### Raw data
____
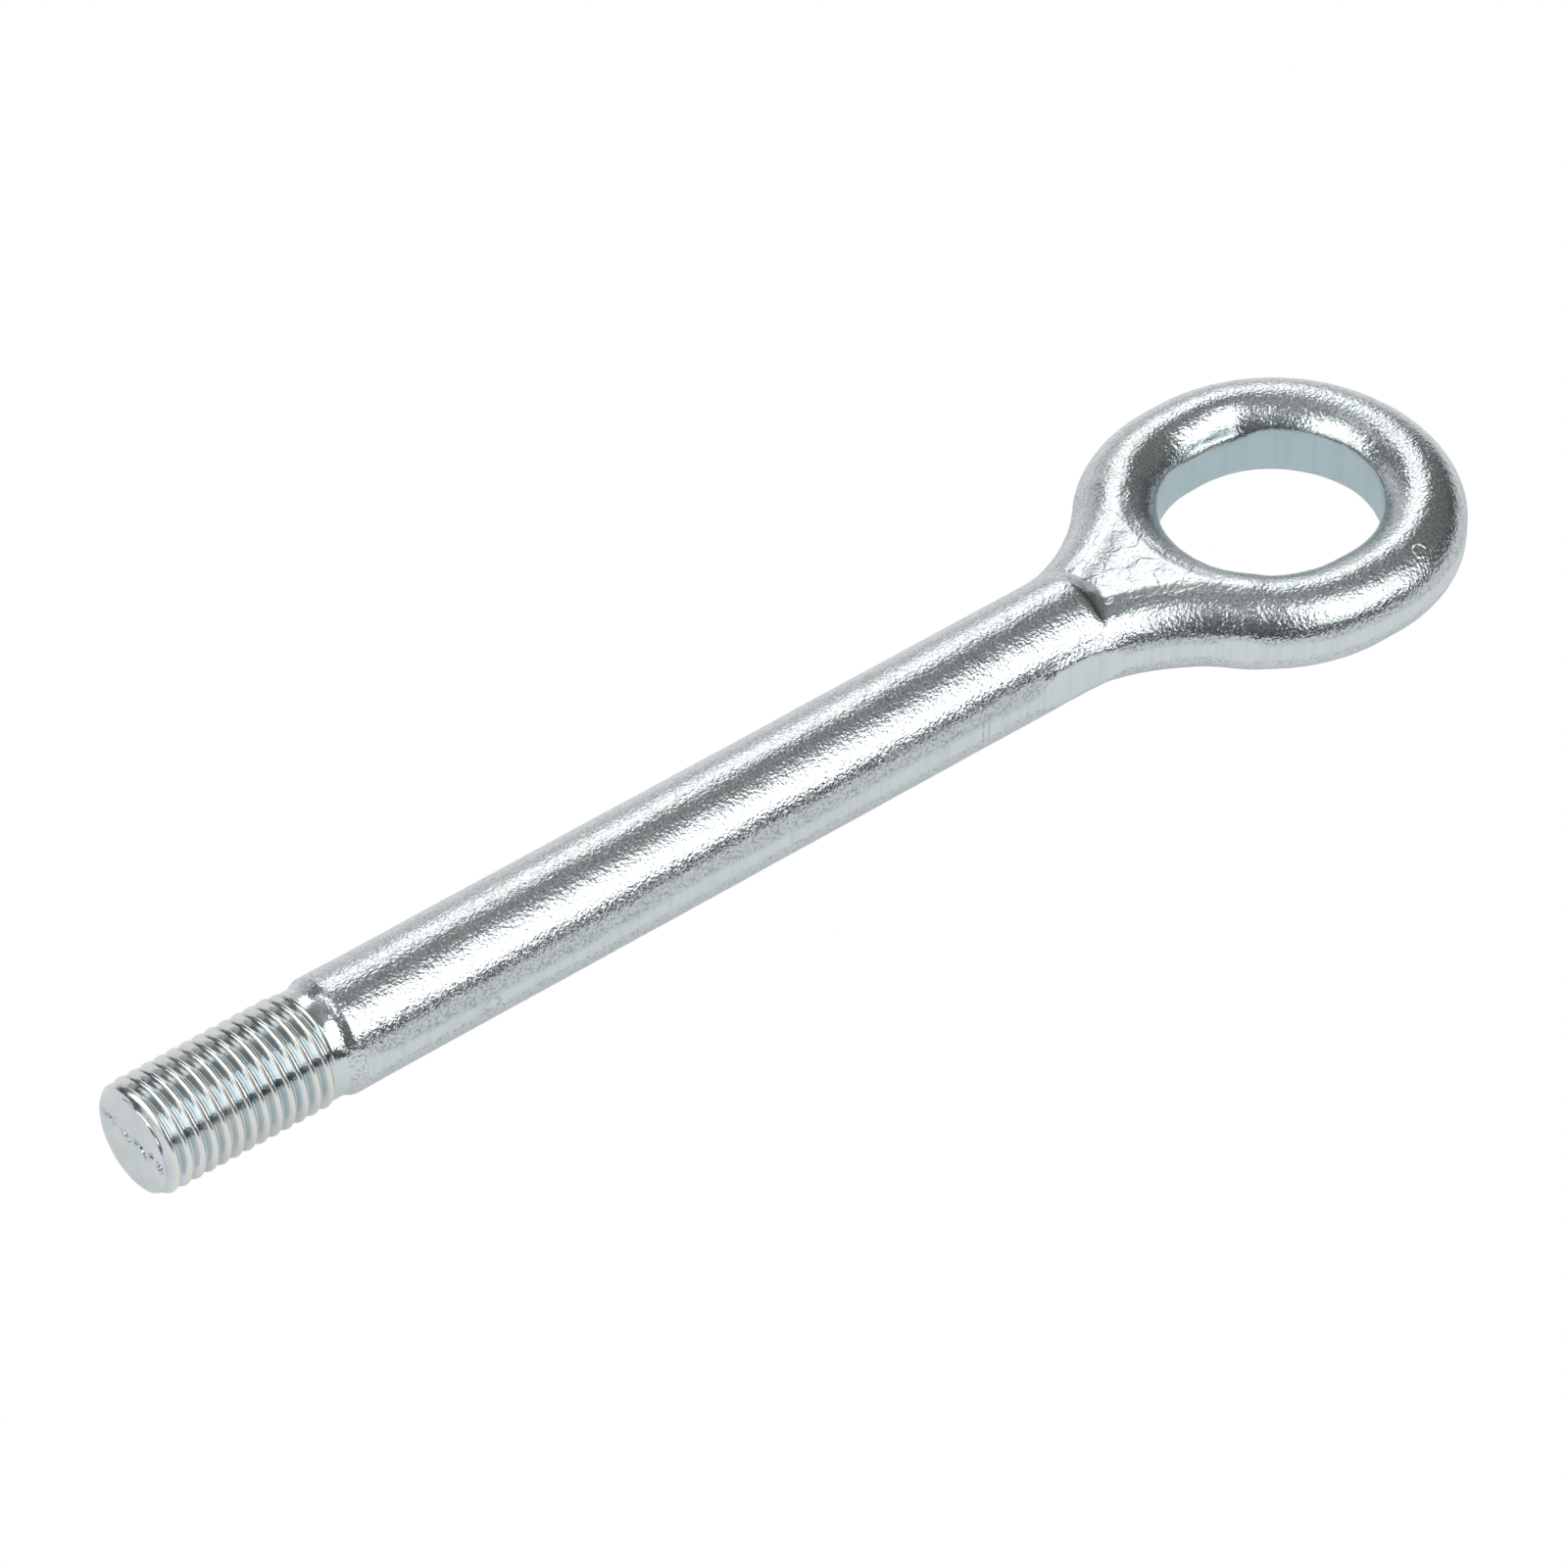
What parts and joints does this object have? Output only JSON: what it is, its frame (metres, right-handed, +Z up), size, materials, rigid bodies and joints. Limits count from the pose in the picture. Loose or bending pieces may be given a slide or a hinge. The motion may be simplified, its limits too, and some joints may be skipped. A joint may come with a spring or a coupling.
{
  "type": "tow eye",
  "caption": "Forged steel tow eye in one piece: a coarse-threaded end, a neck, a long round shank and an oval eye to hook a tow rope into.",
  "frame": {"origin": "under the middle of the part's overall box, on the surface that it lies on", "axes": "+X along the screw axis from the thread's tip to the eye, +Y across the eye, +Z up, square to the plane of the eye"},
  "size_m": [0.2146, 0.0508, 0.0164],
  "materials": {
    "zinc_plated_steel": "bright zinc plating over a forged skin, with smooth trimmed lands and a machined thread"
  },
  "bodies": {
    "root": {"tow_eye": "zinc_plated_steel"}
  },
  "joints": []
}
____
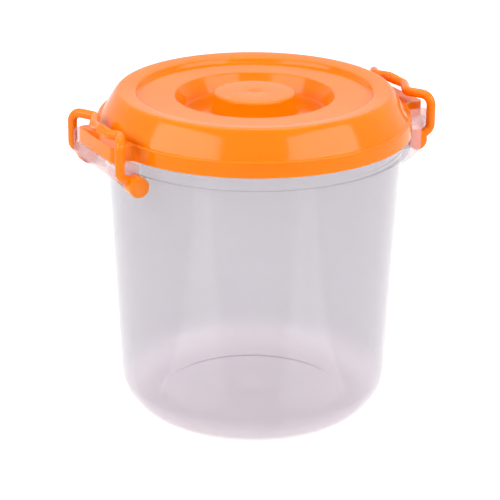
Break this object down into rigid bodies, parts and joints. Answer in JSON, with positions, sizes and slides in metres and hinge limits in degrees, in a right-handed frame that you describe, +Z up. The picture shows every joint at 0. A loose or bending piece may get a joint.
____
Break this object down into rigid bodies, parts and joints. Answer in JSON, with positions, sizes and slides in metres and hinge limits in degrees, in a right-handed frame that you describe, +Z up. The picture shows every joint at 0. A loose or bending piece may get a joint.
____
For the entries shown above, give the number of lines that include the word "materials", without any other text.

2